---- Supplied material

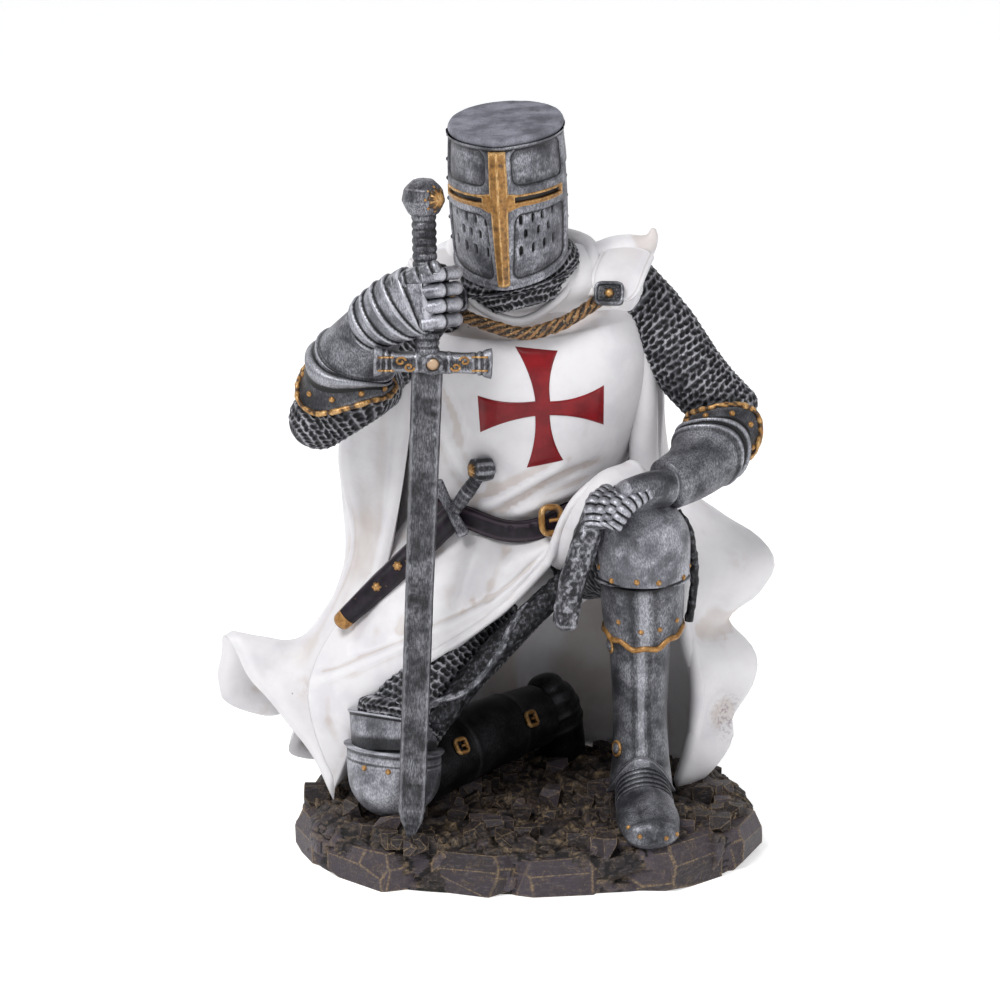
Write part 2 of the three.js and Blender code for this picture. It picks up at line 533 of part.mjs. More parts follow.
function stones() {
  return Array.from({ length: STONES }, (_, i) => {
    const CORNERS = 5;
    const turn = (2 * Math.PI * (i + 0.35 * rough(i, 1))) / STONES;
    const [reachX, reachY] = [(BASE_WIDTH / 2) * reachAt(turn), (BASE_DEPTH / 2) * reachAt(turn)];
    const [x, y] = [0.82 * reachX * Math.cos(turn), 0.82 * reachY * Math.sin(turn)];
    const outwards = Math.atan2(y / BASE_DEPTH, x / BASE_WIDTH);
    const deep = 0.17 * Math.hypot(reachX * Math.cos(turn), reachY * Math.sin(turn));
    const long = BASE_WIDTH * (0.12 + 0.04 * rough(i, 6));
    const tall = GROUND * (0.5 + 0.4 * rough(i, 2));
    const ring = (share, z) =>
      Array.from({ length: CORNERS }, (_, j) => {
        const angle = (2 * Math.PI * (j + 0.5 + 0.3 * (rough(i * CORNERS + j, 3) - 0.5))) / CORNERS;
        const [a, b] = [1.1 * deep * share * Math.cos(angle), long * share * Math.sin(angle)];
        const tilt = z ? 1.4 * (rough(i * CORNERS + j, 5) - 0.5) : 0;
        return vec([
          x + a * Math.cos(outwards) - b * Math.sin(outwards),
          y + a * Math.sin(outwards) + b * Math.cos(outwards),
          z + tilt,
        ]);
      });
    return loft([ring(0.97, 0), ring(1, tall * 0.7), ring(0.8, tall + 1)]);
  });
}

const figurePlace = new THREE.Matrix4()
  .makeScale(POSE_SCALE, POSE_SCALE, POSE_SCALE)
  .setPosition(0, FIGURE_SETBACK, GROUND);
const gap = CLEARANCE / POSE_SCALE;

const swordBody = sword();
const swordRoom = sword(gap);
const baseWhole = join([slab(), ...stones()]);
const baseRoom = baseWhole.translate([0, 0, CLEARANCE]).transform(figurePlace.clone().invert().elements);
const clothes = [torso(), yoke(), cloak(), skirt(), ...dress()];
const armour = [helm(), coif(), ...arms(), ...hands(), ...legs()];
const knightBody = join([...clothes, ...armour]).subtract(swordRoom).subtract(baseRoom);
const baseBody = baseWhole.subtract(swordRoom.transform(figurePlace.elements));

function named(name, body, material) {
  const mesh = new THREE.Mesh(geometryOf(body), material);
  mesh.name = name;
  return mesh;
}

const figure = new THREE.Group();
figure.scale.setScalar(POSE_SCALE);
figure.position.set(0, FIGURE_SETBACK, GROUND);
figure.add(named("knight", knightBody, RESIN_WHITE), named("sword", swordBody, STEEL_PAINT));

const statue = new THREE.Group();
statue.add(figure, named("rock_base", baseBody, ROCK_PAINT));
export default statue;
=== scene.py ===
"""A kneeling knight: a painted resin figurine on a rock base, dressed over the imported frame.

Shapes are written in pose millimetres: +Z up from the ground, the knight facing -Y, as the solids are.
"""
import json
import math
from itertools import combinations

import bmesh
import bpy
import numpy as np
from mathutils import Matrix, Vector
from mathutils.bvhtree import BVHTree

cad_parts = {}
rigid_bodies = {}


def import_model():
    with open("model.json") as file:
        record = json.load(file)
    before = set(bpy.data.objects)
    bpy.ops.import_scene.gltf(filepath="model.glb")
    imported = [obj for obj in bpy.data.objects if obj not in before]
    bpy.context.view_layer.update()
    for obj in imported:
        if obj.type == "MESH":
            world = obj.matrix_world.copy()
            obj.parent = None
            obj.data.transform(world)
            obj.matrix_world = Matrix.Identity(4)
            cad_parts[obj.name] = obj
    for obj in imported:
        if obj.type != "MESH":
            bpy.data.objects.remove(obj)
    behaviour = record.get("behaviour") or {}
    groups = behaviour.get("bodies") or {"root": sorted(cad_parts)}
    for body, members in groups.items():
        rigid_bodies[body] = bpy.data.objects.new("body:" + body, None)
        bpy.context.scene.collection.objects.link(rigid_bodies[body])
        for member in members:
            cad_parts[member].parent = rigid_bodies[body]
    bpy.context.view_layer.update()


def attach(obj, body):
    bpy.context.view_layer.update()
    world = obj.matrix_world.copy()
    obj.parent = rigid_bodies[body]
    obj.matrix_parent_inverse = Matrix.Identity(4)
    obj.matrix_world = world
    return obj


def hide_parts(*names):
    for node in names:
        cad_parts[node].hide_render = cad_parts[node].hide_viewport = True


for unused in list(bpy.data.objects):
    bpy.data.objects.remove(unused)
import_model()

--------

Aim:
Hand back the material above in full, exactly as written.

Exercise output:
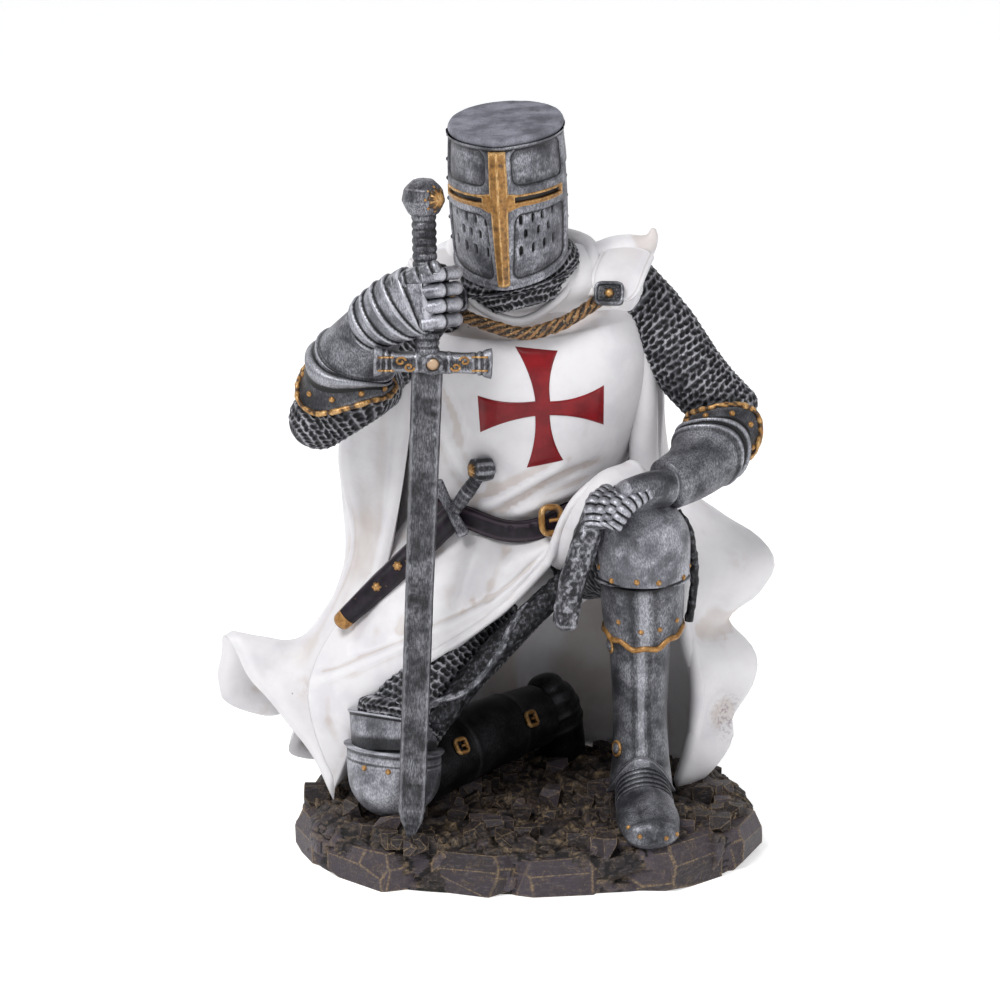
Write part 2 of the three.js and Blender code for this picture. It picks up at line 533 of part.mjs. More parts follow.
function stones() {
  return Array.from({ length: STONES }, (_, i) => {
    const CORNERS = 5;
    const turn = (2 * Math.PI * (i + 0.35 * rough(i, 1))) / STONES;
    const [reachX, reachY] = [(BASE_WIDTH / 2) * reachAt(turn), (BASE_DEPTH / 2) * reachAt(turn)];
    const [x, y] = [0.82 * reachX * Math.cos(turn), 0.82 * reachY * Math.sin(turn)];
    const outwards = Math.atan2(y / BASE_DEPTH, x / BASE_WIDTH);
    const deep = 0.17 * Math.hypot(reachX * Math.cos(turn), reachY * Math.sin(turn));
    const long = BASE_WIDTH * (0.12 + 0.04 * rough(i, 6));
    const tall = GROUND * (0.5 + 0.4 * rough(i, 2));
    const ring = (share, z) =>
      Array.from({ length: CORNERS }, (_, j) => {
        const angle = (2 * Math.PI * (j + 0.5 + 0.3 * (rough(i * CORNERS + j, 3) - 0.5))) / CORNERS;
        const [a, b] = [1.1 * deep * share * Math.cos(angle), long * share * Math.sin(angle)];
        const tilt = z ? 1.4 * (rough(i * CORNERS + j, 5) - 0.5) : 0;
        return vec([
          x + a * Math.cos(outwards) - b * Math.sin(outwards),
          y + a * Math.sin(outwards) + b * Math.cos(outwards),
          z + tilt,
        ]);
      });
    return loft([ring(0.97, 0), ring(1, tall * 0.7), ring(0.8, tall + 1)]);
  });
}

const figurePlace = new THREE.Matrix4()
  .makeScale(POSE_SCALE, POSE_SCALE, POSE_SCALE)
  .setPosition(0, FIGURE_SETBACK, GROUND);
const gap = CLEARANCE / POSE_SCALE;

const swordBody = sword();
const swordRoom = sword(gap);
const baseWhole = join([slab(), ...stones()]);
const baseRoom = baseWhole.translate([0, 0, CLEARANCE]).transform(figurePlace.clone().invert().elements);
const clothes = [torso(), yoke(), cloak(), skirt(), ...dress()];
const armour = [helm(), coif(), ...arms(), ...hands(), ...legs()];
const knightBody = join([...clothes, ...armour]).subtract(swordRoom).subtract(baseRoom);
const baseBody = baseWhole.subtract(swordRoom.transform(figurePlace.elements));

function named(name, body, material) {
  const mesh = new THREE.Mesh(geometryOf(body), material);
  mesh.name = name;
  return mesh;
}

const figure = new THREE.Group();
figure.scale.setScalar(POSE_SCALE);
figure.position.set(0, FIGURE_SETBACK, GROUND);
figure.add(named("knight", knightBody, RESIN_WHITE), named("sword", swordBody, STEEL_PAINT));

const statue = new THREE.Group();
statue.add(figure, named("rock_base", baseBody, ROCK_PAINT));
export default statue;
=== scene.py ===
"""A kneeling knight: a painted resin figurine on a rock base, dressed over the imported frame.

Shapes are written in pose millimetres: +Z up from the ground, the knight facing -Y, as the solids are.
"""
import json
import math
from itertools import combinations

import bmesh
import bpy
import numpy as np
from mathutils import Matrix, Vector
from mathutils.bvhtree import BVHTree

cad_parts = {}
rigid_bodies = {}


def import_model():
    with open("model.json") as file:
        record = json.load(file)
    before = set(bpy.data.objects)
    bpy.ops.import_scene.gltf(filepath="model.glb")
    imported = [obj for obj in bpy.data.objects if obj not in before]
    bpy.context.view_layer.update()
    for obj in imported:
        if obj.type == "MESH":
            world = obj.matrix_world.copy()
            obj.parent = None
            obj.data.transform(world)
            obj.matrix_world = Matrix.Identity(4)
            cad_parts[obj.name] = obj
    for obj in imported:
        if obj.type != "MESH":
            bpy.data.objects.remove(obj)
    behaviour = record.get("behaviour") or {}
    groups = behaviour.get("bodies") or {"root": sorted(cad_parts)}
    for body, members in groups.items():
        rigid_bodies[body] = bpy.data.objects.new("body:" + body, None)
        bpy.context.scene.collection.objects.link(rigid_bodies[body])
        for member in members:
            cad_parts[member].parent = rigid_bodies[body]
    bpy.context.view_layer.update()


def attach(obj, body):
    bpy.context.view_layer.update()
    world = obj.matrix_world.copy()
    obj.parent = rigid_bodies[body]
    obj.matrix_parent_inverse = Matrix.Identity(4)
    obj.matrix_world = world
    return obj


def hide_parts(*names):
    for node in names:
        cad_parts[node].hide_render = cad_parts[node].hide_viewport = True


for unused in list(bpy.data.objects):
    bpy.data.objects.remove(unused)
import_model()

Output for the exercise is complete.